■ **Record list**:
--

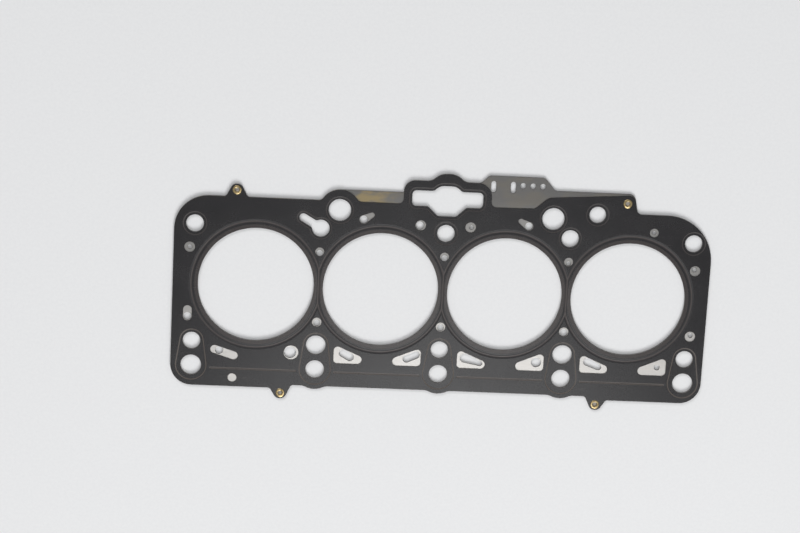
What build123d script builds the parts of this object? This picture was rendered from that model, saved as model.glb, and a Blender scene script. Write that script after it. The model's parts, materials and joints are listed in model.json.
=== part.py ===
"""Multi-layer steel cylinder head gasket for an in-line engine with four bores.

Two sheets lie on each other and four hollow rivets hold them together.  The thick one is
the bare carrier, which meters the coolant and carries the tab with the thickness code.
The thin one is coated spring steel.  A bead is pressed round every bore of it, and the
crest of the bead stands on the carrier, so the sheets lie one bead depth apart until the
cylinder head clamps them.

X runs along the row of bores and Z is the clamping direction.  The origin is the middle
of the row of bores, on the face that lies on the engine block.  Sizes are millimetres.
"""

import os
from math import sqrt

from build123d import *

os.makedirs("parts", exist_ok=True)

# Sheets
carrier_thickness = 1.4
active_thickness = 0.25

# Bores
bore_count = 4
bore_radius = 40.8
web_width = 6.4

# Bead pressed round every bore
bead_offset = 4.8
bead_width = 3.2
bead_depth = 0.2
web_land = 1.6

# Head bolts and dowels, one column at each end and one in every web
bolt_row_y = 42.4
bolt_hole_radius = 6.2
dowel_hole_radius = 7.0
keyhole_slot_reach = (-12.4, 7.2)
keyhole_slot_radius = 3.0
keyhole_corner_radius = 2.0

# Oil passages
oil_row_y = -60.2
oil_hole_radius = 6.6
end_oil_hole_radius = 7.3
oil_boss_radius = 14.5
upper_boss_corner_radius = 4.0
lower_boss_corner_radius = 8.0
drain_y = 56.0
drain_offset = 31.2
drain_radius = 7.9
feed_offset = -25.7
feed_y = 60.3
feed_radius = 5.9

# Chain opening in the middle of the upper edge, and the frame round it
chain_half_width = 25.0
chain_top_y = 72.5
chain_shoulder_y = 61.2
chain_foot_y = 54.5
chain_stem_half_width = 13.5
chain_foot_half_width = 6.5
chain_corner_radius = 3.0
crown_half_width = 5.5
crown_height = 3.8
crown_run = 4.5
crown_radius = 8.0
frame_side_width = 6.0
frame_top_width = 6.9
frame_crown_width = 8.5
frame_crown_run = 6.5
frame_crown_radius = 12.0
frame_front_radius = 8.0
frame_rear_radius = 10.0
frame_foot_radius = 3.5

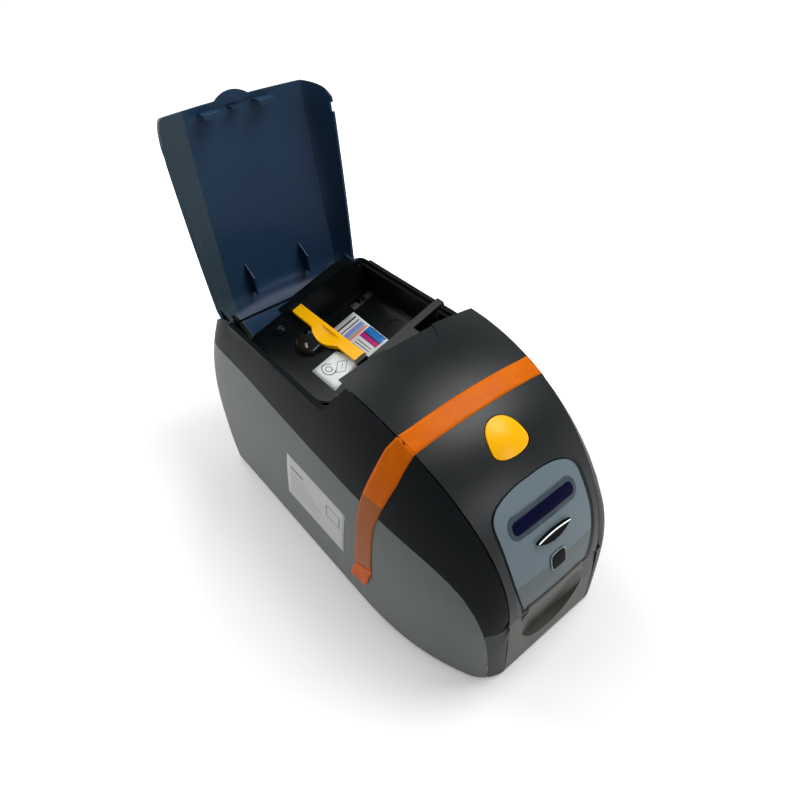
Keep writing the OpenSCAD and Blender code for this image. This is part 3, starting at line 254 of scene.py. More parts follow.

--

■ **What you have to do**:
Every record should be repeated exactly; please leave none out.

■ **Response below**:
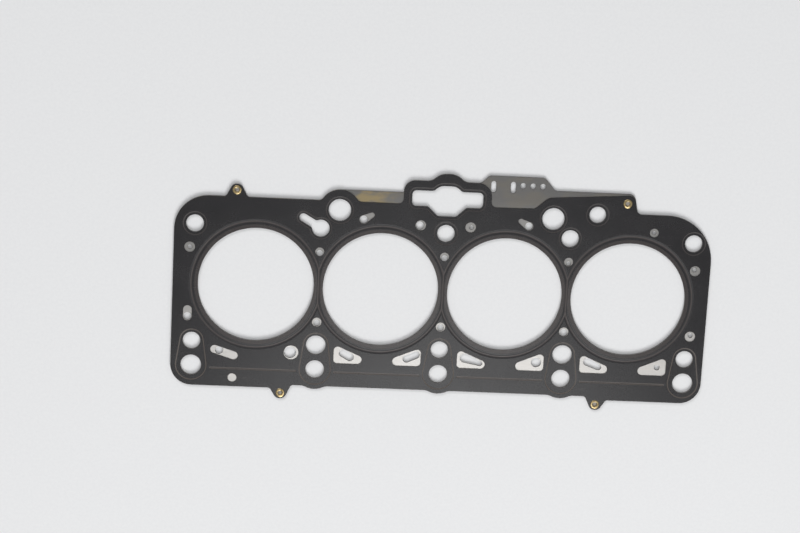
What build123d script builds the parts of this object? This picture was rendered from that model, saved as model.glb, and a Blender scene script. Write that script after it. The model's parts, materials and joints are listed in model.json.
=== part.py ===
"""Multi-layer steel cylinder head gasket for an in-line engine with four bores.

Two sheets lie on each other and four hollow rivets hold them together.  The thick one is
the bare carrier, which meters the coolant and carries the tab with the thickness code.
The thin one is coated spring steel.  A bead is pressed round every bore of it, and the
crest of the bead stands on the carrier, so the sheets lie one bead depth apart until the
cylinder head clamps them.

X runs along the row of bores and Z is the clamping direction.  The origin is the middle
of the row of bores, on the face that lies on the engine block.  Sizes are millimetres.
"""

import os
from math import sqrt

from build123d import *

os.makedirs("parts", exist_ok=True)

# Sheets
carrier_thickness = 1.4
active_thickness = 0.25

# Bores
bore_count = 4
bore_radius = 40.8
web_width = 6.4

# Bead pressed round every bore
bead_offset = 4.8
bead_width = 3.2
bead_depth = 0.2
web_land = 1.6

# Head bolts and dowels, one column at each end and one in every web
bolt_row_y = 42.4
bolt_hole_radius = 6.2
dowel_hole_radius = 7.0
keyhole_slot_reach = (-12.4, 7.2)
keyhole_slot_radius = 3.0
keyhole_corner_radius = 2.0

# Oil passages
oil_row_y = -60.2
oil_hole_radius = 6.6
end_oil_hole_radius = 7.3
oil_boss_radius = 14.5
upper_boss_corner_radius = 4.0
lower_boss_corner_radius = 8.0
drain_y = 56.0
drain_offset = 31.2
drain_radius = 7.9
feed_offset = -25.7
feed_y = 60.3
feed_radius = 5.9

# Chain opening in the middle of the upper edge, and the frame round it
chain_half_width = 25.0
chain_top_y = 72.5
chain_shoulder_y = 61.2
chain_foot_y = 54.5
chain_stem_half_width = 13.5
chain_foot_half_width = 6.5
chain_corner_radius = 3.0
crown_half_width = 5.5
crown_height = 3.8
crown_run = 4.5
crown_radius = 8.0
frame_side_width = 6.0
frame_top_width = 6.9
frame_crown_width = 8.5
frame_crown_run = 6.5
frame_crown_radius = 12.0
frame_front_radius = 8.0
frame_rear_radius = 10.0
frame_foot_radius = 3.5

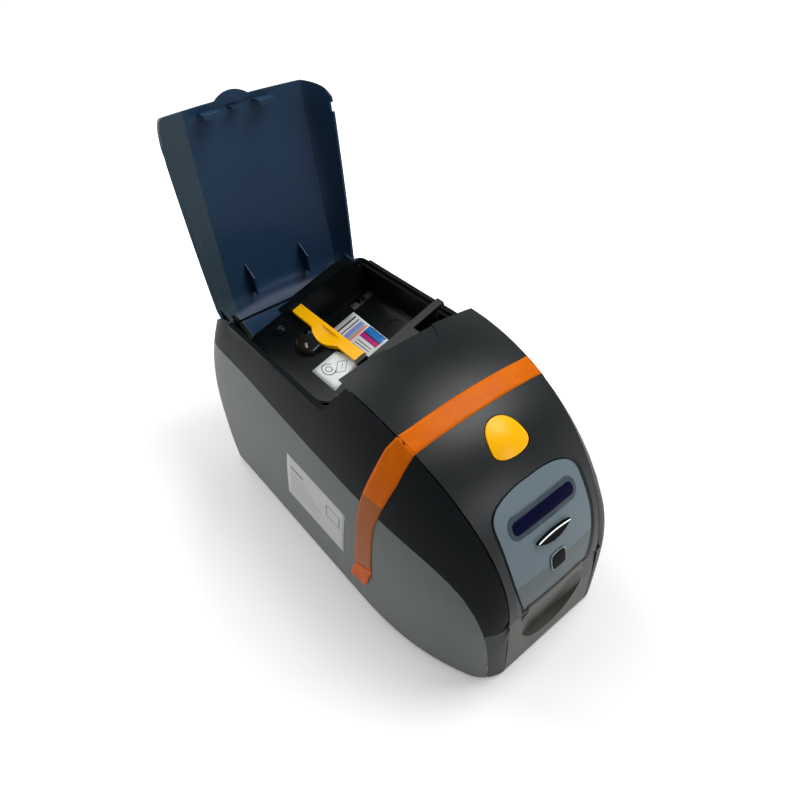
Keep writing the OpenSCAD and Blender code for this image. This is part 3, starting at line 254 of scene.py. More parts follow.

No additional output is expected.